En 2001, dans la petite ville algérienne d’Hassi Messaoud, des ouvrières furent sauvagement agressées par une troupe de 300 hommes, entraînés par un imam extrémiste de la mosquée locale. Des réseaux internationaux furent incités par WLUML à écrire au gouvernement algérien pour protester. Aux côtés de plusieurs associations de défense des droits de l’homme et de la femme, ces protestataires réclamaient un procès en bonne et due forme contre les prévenus. Plusieurs des auteurs de ces violences furent confondus et déclarés coupables en 2004, et le tribunal a reconnu aux femmes qui avaient été agressées le statut de victimes.

Plus récemment, Cherifa Kheddar, la présidente de Djazairouna, association des familles victimes du terrorisme, a dû faire face à une menace abusive de révocation, et à un harcèlement incessant de la part des autorités algériennes. En dévoilant à l’opinion publique la politique de réconciliation du gouvernement (Loi sur la concorde civile) du gouvernement avec des groupes armés islamiques, parmi lesquels l’Armée islamique du salut (AIS), le Groupe islamique armé (GIA), le Front islamique de défense armée (FIDA), elle parlait haut et fort de crimes commis mais amnistiés sans procès.

Finalement, le gouvernement suspendit Mme Kheddar de ses fonctions, sans toutefois jamais la révoquer formellement. Présentée comme candidate par WLUML, Cherifa Kheddar reçut, le 8 décembre 2008, le Prix international des Droits de l’Homme décerné par l’International Service Human Rights Awards.

Actuellement, les projecteurs internationaux ne sont plus braqués sur l’Algérie, mais Femmes sous lois musulmanes reste vigilante sur les discriminations contre les femmes d’Algérie. Ce soutien sans faille d’un réseau international comme WLUML assure aux mouvements de femmes du pays la puissance nécessaire pour affronter des pressions de toutes sortes et pour continuer de progresser sur une voie difficile : faire admettre sans restrictions les droits des femmes en Algérie et ailleurs.

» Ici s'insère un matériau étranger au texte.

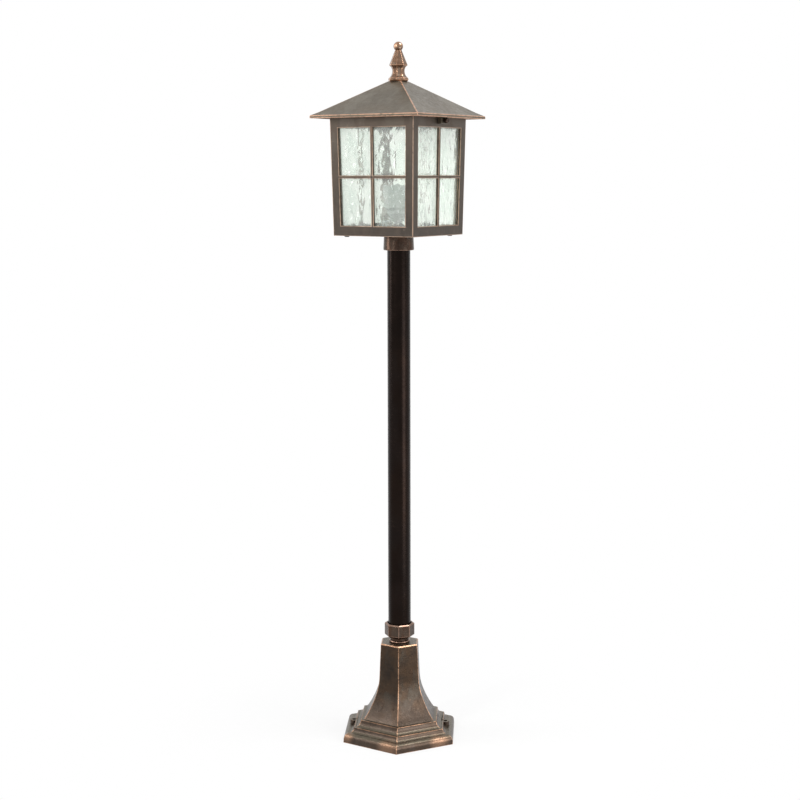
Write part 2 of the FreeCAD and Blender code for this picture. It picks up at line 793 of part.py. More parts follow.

* Samia Allalou, qui vit à Paris, est une journaliste algérienne, présentatrice de télévision et réalisatrice de documentaires. Depuis 2007, elle fait partie du bureau de Femmes sous lois musulmanes. Cet article fait partie d’une série, écrite pour le Service de Presse de Common Ground (CGNews), sur les femmes musulmanes et leurs droits religieux.